The task: Take every line from the material that has the word "frame" in it.

Source data:
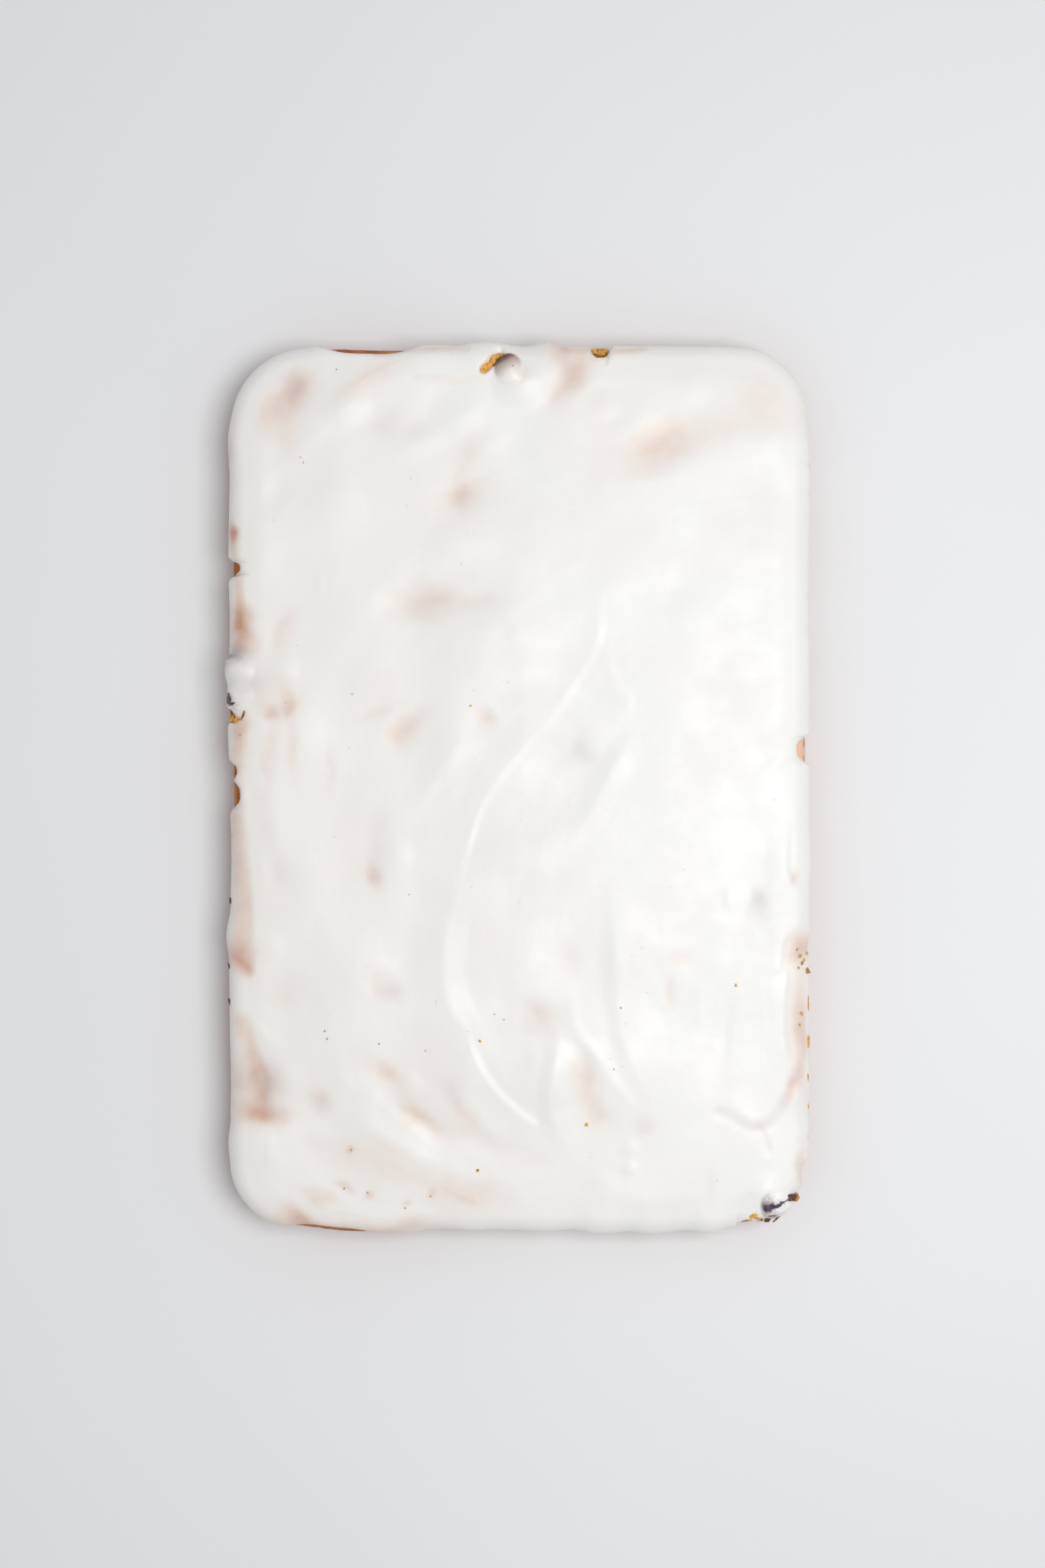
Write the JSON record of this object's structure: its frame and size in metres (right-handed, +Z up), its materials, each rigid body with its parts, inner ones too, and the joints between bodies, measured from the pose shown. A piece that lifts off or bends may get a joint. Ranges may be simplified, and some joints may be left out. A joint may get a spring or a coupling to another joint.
{
  "type": "sheet cake",
  "caption": "Oblong sheet cake with rounded corners, golden crust, spread white icing and a few berries breaking its surface.",
  "frame": {"origin": "centre of the underside, on the surface the cake lies on", "axes": "+Z up, +Y along the cake's long side towards the edge with the single berry, +X across it"},
  "size_m": [0.2459, 0.3758, 0.0342],
  "materials": {
    "crust": "baked golden-brown crumb, matte",
    "icing": "set white sugar icing, soft satin gloss",
    "berry": "baked berry skin, dark purple, thinly glazed"
  },
  "bodies": {
    "root": {"cake": "crust", "icing": "icing", "berry_top": "berry", "berry_left_upper": "berry", "berry_left_lower": "berry", "berry_corner": "berry"}
  },
  "joints": []
}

Full solution:
Write the JSON record of this object's structure: its frame and size in metres (right-handed, +Z up), its materials, each rigid body with its parts, inner ones too, and the joints between bodies, measured from the pose shown. A piece that lifts off or bends may get a joint. Ranges may be simplified, and some joints may be left out. A joint may get a spring or a coupling to another joint.
  "frame": {"origin": "centre of the underside, on the surface the cake lies on", "axes": "+Z up, +Y along the cake's long side towards the edge with the single berry, +X across it"},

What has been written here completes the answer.